**What you are asked to do**
The required output is the exact run of lines from the line containing "base_rail();" to the line containing "return low, high", inclusive, and nothing besides.

**Stored data**
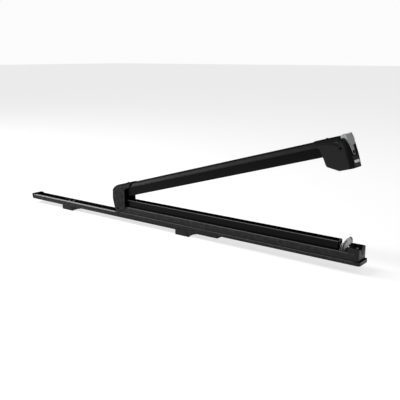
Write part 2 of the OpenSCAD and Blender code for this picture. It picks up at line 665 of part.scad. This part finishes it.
// The bezel closes the housing's end; its edge runs up the side and bends over towards the hinge.
bezel_u = latch_end - 9.6;
module bezel_2d(s) polygon(concat(
    [[latch_end + 10, -20], [bezel_u + s, -20], [bezel_u + s, 0], [bezel_u - 2 + s, 22]],
    arc([bezel_u - 17, 43], 15 + s, 0, 90, 10),
    [[bezel_u - 17, fit_top + 10], [latch_end + 10, fit_top + 10]]));
module housing_shape() difference() {
    intersection() {
        fitting_end(0);
        across_y(fitting_w + 2) housing_trim();
    }
    // cavity below and behind the arm's extrusion
    difference() {
        fitting_end(fitting_wall);
        mid_block(latch_u0 - 30, arm_u1 + 1.6, fitting_w, arm_base, fit_top + 5);
        // web that the button's spring pushes on
        mid_block(arm_u1 + 1.6, spring_u0 - 0.1, fitting_w, arm_base - 4, fit_top + 5);
    }
    along_x(latch_u0 - 30, arm_u1 + 0.2) arm_outer_2d(seat);
    mid_block(latch_u0 - 30, latch_end - 40, arm_w - 2, arm_base - 1, arm_base + 1);
    along_x(button_u0 - press - 0.4, latch_end + 5) button_2d(button_gap);
    difference() {
        along_x(latch_end - 12, latch_end + 5) panel_2d(seat);
        fitting_end(panel_t);
    }
    pin_y(guide_u, guide_h, guide_d / 2 + 0.03, -40, 40);
    both_sides() pin_y(guide_u, guide_h, guide_d / 2 + 1.6, fit_w - 1.2, fit_w + 1);
    pin_z(plug_places[1], 0, 2.3, arm_top, fit_top + 5);
    pin_z(plug_places[1], 0, 4.1, fit_top - 0.75, fit_top + 5);
    for (h = screw_heights) both_sides() pin_y(screw_u, h, 1.6, cheek_in - 3, fit_w + 2);
}
module latch_housing() color("#28292b") arm_frame() difference() {
    housing_shape();
    across_y(fitting_w + 2) bezel_2d(0);
}
module end_bezel() color("#141516") arm_frame() intersection() {
    housing_shape();
    across_y(fitting_w + 2) bezel_2d(seat);
}
module guide_pin() color("#0d0d0e") arm_frame()
    pin_y(guide_u, guide_h, guide_d / 2, -fit_w + 1.3, fit_w - 1.3);
module end_panel() color("#3a3b3d") arm_frame() intersection() {
    difference() {
        fitting_end(0.05);
        fitting_end(panel_t);
    }
    along_x(latch_end - 12, latch_end + 5) panel_2d(0);
}
badge_w = 25;
badge_h = 6.5;
badge_z = 8.6;
module blank_badge() color("#c9c9c6") arm_frame()
    mid_block(latch_end - 0.05, latch_end + 0.75, badge_w, badge_z - badge_h, badge_z - 0.2);

// countersunk screws on the far side, into the arm's extrusion
screw_u = arm_u1 - 9;
screw_heights = [arm_base + 1.6];
module housing_screws() color("#1a1b1c") arm_frame() for (h = screw_heights) both_sides()
    pin_y(screw_u, h, 1.55, arm_w / 2 + seat + 0.05, fit_w - 0.6);

module button_spring() color("#b0b2b4") arm_frame() {
    turns = 10;
    r = 3.6;
    w = 0.5;
    gap = (spring_u1 - spring_u0 - 2 * w - 0.4) / (turns - 1);
    for (i = [0 : turns - 1]) translate([spring_u0 + 0.2 + w + i * gap, 0, spring_h]) rotate([0, 90, 0])
        rotate_extrude() translate([r, 0]) circle(w, $fn = 24);
}

// ---------- button, slider and lock ----------
thumb_rise = 2;
module thumb_2d() polygon([[latch_end - 7, fit_top - 26], [latch_end - 0.4, fit_top - 26],
    [latch_end - 2.2, fit_top - 14], [latch_end - 4.5, fit_top - 4], [latch_end - 6.5, fit_top + thumb_rise],
    [latch_end - 12, fit_top + thumb_rise], [button_u0 + 0.6, fit_top - 1], [button_u0 + 0.6, fit_top - 8],
    [latch_end - 14, fit_top - 8], [latch_end - 10, fit_top - 12]]);
module push_button() color("#b6babd") arm_frame() difference() {
    union() {
        intersection() {
            difference() {
                fitting_end(0.1);
                fitting_end(5);
            }
            along_x(button_u0, latch_end + 5) button_2d(0);
        }
        // thumb rest that fills the housing's rounded corner and stands a little above it
        intersection() {
            across_y(2 * button_top_half) thumb_2d();
            along_x(button_u0, latch_end + 5) button_2d(0);
        }
        // back of the button, which the spring and the slider meet
        mid_block(spring_u1 + 0.2, latch_end - 12, 14, lock_h + 4, fit_top - 8);
        pin_x(0, lock_h, tip_r - 0.4, latch_end - 16, latch_end - 3);
    }
    pin_x(0, lock_h, lock_d / 2 + pin_play, latch_end - 30, latch_end + 5);
    // room for the guide pin when the button is pushed home
    mid_block(spring_u1, guide_u + guide_d / 2 + press + 0.5, fitting_w,
              guide_h - guide_d / 2 - 0.5, guide_h + guide_d / 2 + 0.5);
    // finger scoop in the crown
    translate([latch_end - 7, 0, fit_top + 15.6]) rotate([0, 90, 0]) cylinder(r = 18, h = 30, center = true);
}

slider_web = latch_end - 17.4;
module slider_plate_2d() difference() {
    union() {
        translate([bar_u - 4, bar_h - 3]) square([12, 7]);
        translate([bar_u + 5, bar_h - 3]) square([slider_web - bar_u - 5 + eps, guide_h - bar_h + 8]);
    }
    translate([bar_u, bar_h]) circle(bar_d / 2 + 0.03);
    translate([guide_u, guide_h]) circle(guide_d / 2 + 0.2);
    translate([guide_u + press, guide_h]) circle(guide_d / 2 + 0.2);
    translate([guide_u, guide_h - guide_d / 2 - 0.2]) square([press, guide_d + 0.4]);
}
module latch_slider() color("#9fa2a4") arm_frame() {
    both_sides() translate([0, slider_y + slider_t / 2, 0]) across_y(slider_t) slider_plate_2d();
    difference() {
        mid_block(slider_web - 1.6, slider_web, 2 * (slider_y + slider_t), bar_h - 3, guide_h - 5);
        pin_x(0, lock_h, lock_d / 2 + 1, slider_web - 5, slider_web + 5);
    }
}
module latch_bar() color("#c2c4c6") arm_frame()
    pin_y(bar_u, bar_h, bar_d / 2, -slider_y - slider_t - 1, slider_y + slider_t + 1);

module lock_cylinder() color("#8d9092") arm_frame() difference() {
    pin_x(0, lock_h, lock_d / 2, latch_end - 15.5, lock_u);
    block([lock_u - 5, -0.8, lock_h - 3.4], [lock_u + 1, 0.8, lock_h + 3.4]);
}
module lock_cam() color("#a8abad") arm_frame() {
    pin_x(0, lock_h, lock_d / 2 - 1.5, latch_end - 21.6, latch_end - 15.5);
    block([latch_end - 21.6, -2.2, lock_h - 6.4], [latch_end - 20, 2.2, lock_h + eps]);
}

base_rail();
rail_end_cap();
rail_stop();
stop_screw();
mounting_foot_left();
mounting_foot_right();
clamp_plates();
foot_screws();
carriage_profile();
glide_strips();
carriage_stop();
lower_pad();
hinge_block();
hinge_bushes();
hinge_washers();
block_screws();
carriage_end_cap();
end_cap_screws();
catch_bracket();
catch_pin();
catch_spring();
catch_buffer();
toothed_catch();
catch_rivets();
arm_profile();
upper_pad();
hinge_bracket();
hinge_pin();
arm_collar();
top_plugs();
latch_housing();
end_bezel();
guide_pin();
end_panel();
blank_badge();
housing_screws();
button_spring();
push_button();
latch_slider();
latch_bar();
lock_cylinder();
lock_cam();
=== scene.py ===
"""Looks of a roof-bar ski carrier: materials, softened edges, floor, light and camera.

Everything is in metres in the CAD frame: X along the rail towards the latch, Y across it, Z up.
Every shape comes from the CAD nodes; this script adds no piece of its own to the object.
"""

import json
import math

import bpy
from mathutils import Matrix, Vector


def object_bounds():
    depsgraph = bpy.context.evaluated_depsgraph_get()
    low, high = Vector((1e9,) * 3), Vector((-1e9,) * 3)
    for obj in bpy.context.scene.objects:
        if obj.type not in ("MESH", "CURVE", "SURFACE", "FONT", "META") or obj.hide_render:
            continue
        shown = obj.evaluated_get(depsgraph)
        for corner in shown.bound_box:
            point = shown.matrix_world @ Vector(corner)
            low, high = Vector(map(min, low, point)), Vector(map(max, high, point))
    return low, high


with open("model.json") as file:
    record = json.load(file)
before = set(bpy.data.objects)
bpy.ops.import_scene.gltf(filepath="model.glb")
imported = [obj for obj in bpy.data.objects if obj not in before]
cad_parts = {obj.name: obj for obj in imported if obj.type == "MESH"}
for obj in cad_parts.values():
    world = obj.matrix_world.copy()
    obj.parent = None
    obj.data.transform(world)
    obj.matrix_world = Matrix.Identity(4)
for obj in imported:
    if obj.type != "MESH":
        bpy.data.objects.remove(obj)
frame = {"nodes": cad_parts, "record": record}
cad_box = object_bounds()

MM = 0.001
WHITE = (1.0, 1.0, 1.0, 1.0)
MIDDLE = (Vector(cad_box[0]) + Vector(cad_box[1])) / 2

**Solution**
base_rail();
rail_end_cap();
rail_stop();
stop_screw();
mounting_foot_left();
mounting_foot_right();
clamp_plates();
foot_screws();
carriage_profile();
glide_strips();
carriage_stop();
lower_pad();
hinge_block();
hinge_bushes();
hinge_washers();
block_screws();
carriage_end_cap();
end_cap_screws();
catch_bracket();
catch_pin();
catch_spring();
catch_buffer();
toothed_catch();
catch_rivets();
arm_profile();
upper_pad();
hinge_bracket();
hinge_pin();
arm_collar();
top_plugs();
latch_housing();
end_bezel();
guide_pin();
end_panel();
blank_badge();
housing_screws();
button_spring();
push_button();
latch_slider();
latch_bar();
lock_cylinder();
lock_cam();
=== scene.py ===
"""Looks of a roof-bar ski carrier: materials, softened edges, floor, light and camera.

Everything is in metres in the CAD frame: X along the rail towards the latch, Y across it, Z up.
Every shape comes from the CAD nodes; this script adds no piece of its own to the object.
"""

import json
import math

import bpy
from mathutils import Matrix, Vector


def object_bounds():
    depsgraph = bpy.context.evaluated_depsgraph_get()
    low, high = Vector((1e9,) * 3), Vector((-1e9,) * 3)
    for obj in bpy.context.scene.objects:
        if obj.type not in ("MESH", "CURVE", "SURFACE", "FONT", "META") or obj.hide_render:
            continue
        shown = obj.evaluated_get(depsgraph)
        for corner in shown.bound_box:
            point = shown.matrix_world @ Vector(corner)
            low, high = Vector(map(min, low, point)), Vector(map(max, high, point))
    return low, high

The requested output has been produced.